African Development Bank (AfDB) has
urged stakeholders to intensify efforts to chart a course for improving
Domestic Resource Mobilisation (DRM) and develop a national compact
against illicit financial flow out of Nigeria.
Dr Ousmane Dore, AfDB Country Director,
Nigeria, gave the charge in Abuja on Tuesday in a keynote address he
delivered at a “Multi- Stakeholders’ meeting on Illicit Financial Flows
(IFFs) out of Nigeria’’
The meeting was organised by the Centre for Democracy and Development (CDD).
Dore said that sustained domestic
resource mobilisation and utilisation was a sine qua non for driving
sustainable broad-based economic growth, development and transformation.
He said while Nigeria had embarked on
milestone reforms aimed at improving the country’s DRM, large scale
illicit financial flows out of the country still required urgent
attention.
“Global Financial Integrity ranked
Nigeria 7th among the top 10 highest illicit capital outflows in the
developing world and first in Africa on the cumulative illicit capital
outflows during 2001 to 2010.
“Some of the push factors in illicit
capital flows include mainly issues like corruption perception
indicators, the size of the underground economy and weak regulatory
institutions,’’ Dore said.
He said AfDB recently commissioned a
study entitled, “Nigeria: Illicit Financial Flows due to Trade
Misinvoicing, 1960-2012”, with its report focused on trade misinvoicing.
According to him, Nigeria has for many
decades experienced serious problem with trade misinvoicing in the form
of over-invoicing of imports and under-invoicing of exports for the
purpose of shifting money out of the country.
“Between 1960 and 2011, Nigeria
experienced cumulative illicit financial outflows totalling 83.3 billion
dollars or 5.6 per cent of total goods trade through trade misinvoicing
only.
“Export underinvoicing takes the larger
share of 44 billion dollars while the balance of 39.3 billion dollars
was due to import over-invoicing,’’ he added.
Dore stressed the need for government to
undertake critical tax reforms with focus on regulatory, institutional
and legal issues, including reduction in complications in tax
assessment, computation and collection.
He advised government to ensure proper
sequencing of the reform efforts to increase success and unleash the
high potential of pension and insurance funds for efficient and
innovative use.
He stressed that the reforms should
ensure a broader tax base and better tax conditions capable of
harnessing untapped tax potential, especially through formalisation of
informal sector activities rather than the taxpayers.

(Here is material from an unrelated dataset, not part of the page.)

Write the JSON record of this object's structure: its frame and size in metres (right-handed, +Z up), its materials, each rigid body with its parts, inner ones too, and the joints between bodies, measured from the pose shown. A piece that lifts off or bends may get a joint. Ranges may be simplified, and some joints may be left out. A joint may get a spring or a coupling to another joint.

“The introduction of the Tax
Identification Number is a very important step by the Federal Inland
Revenue Service (FIRS) to improve tax administration.
“To further facilitate assessment and
collection, it is important that the implementation of this strategy be
further intensified for all taxpayers, individual and corporate.
“The reform would remain largely incomplete if attention is not given to existing tax legislation and regulations,’’ he said.
Dore also called for institutional
capacity and infrastructure building for improved tax collection and
management for revenue collection agencies, such FIRS and the Nigeria
Customs Service.
The country director also said that the
international community and Civil Society Organisations had
complementary roles in ensuring an effective national compact against
illicit financial flows.
Their roles according to him, include
advocacy and awareness creation, widespread consultation with all
relevant stakeholders, and technical and financial assistance.
He said AfDB was working with Nigeria
and other African countries to strengthen capacities of domestic
revenues and tax collecting institutions, supporting government tax
reform policies and assisting private sector initiatives.
Idayat Hassan, the Director of CDD, said
illicit financial Flows (IFF) and the direct consequences posed by IFF
had taken a huge toll on Nigeria and Africa.
Hassan said the recently released Thabo
Mbeki Panel report on illicit financial flow out of Africa revealed that
Africa was currently estimated to be losing more than 50 billion
dollars annually in IFFs.
“Over the last 50 years, the continent
is estimated to have lost over one trillion in IFFs, that amount is held
to be equivalent to be the total amount of development assistance
rendered Africa over the same period,’’ he said.
Hassan added that the Global Financial
Integrity report also revealed that while IFFs from developing countries
grew by at least 10.2 per cent annually over the decade ending 2009,
outflows from Africa represented 22.3 per cent.
“They further showed that the amount of
money lost could have settled Africa’s debts and even left a surplus
enough to finance development.
Hassan said “a further disaggregation of
the Mbeki Panel report sees Nigeria topping the league with a
cumulative of 217.7 billion dollars from 1970 to 2008 lost with over 90
per cent loss related to oil.
“An alternative spending analysis
reveals that the lost resources can provide 870,000 schools at N50
million each, over 400,000 hospitals at N100 million,’’ he said.
The director said what had become
obvious was that all stakeholders needed to redirect their efforts to
fighting IFFs in Nigeria.
Hassan said that the meeting was
organised as part of the CDD’ initiative to stop the bleeding and ending
illicit financial flows out of Africa, with focus on Nigeria.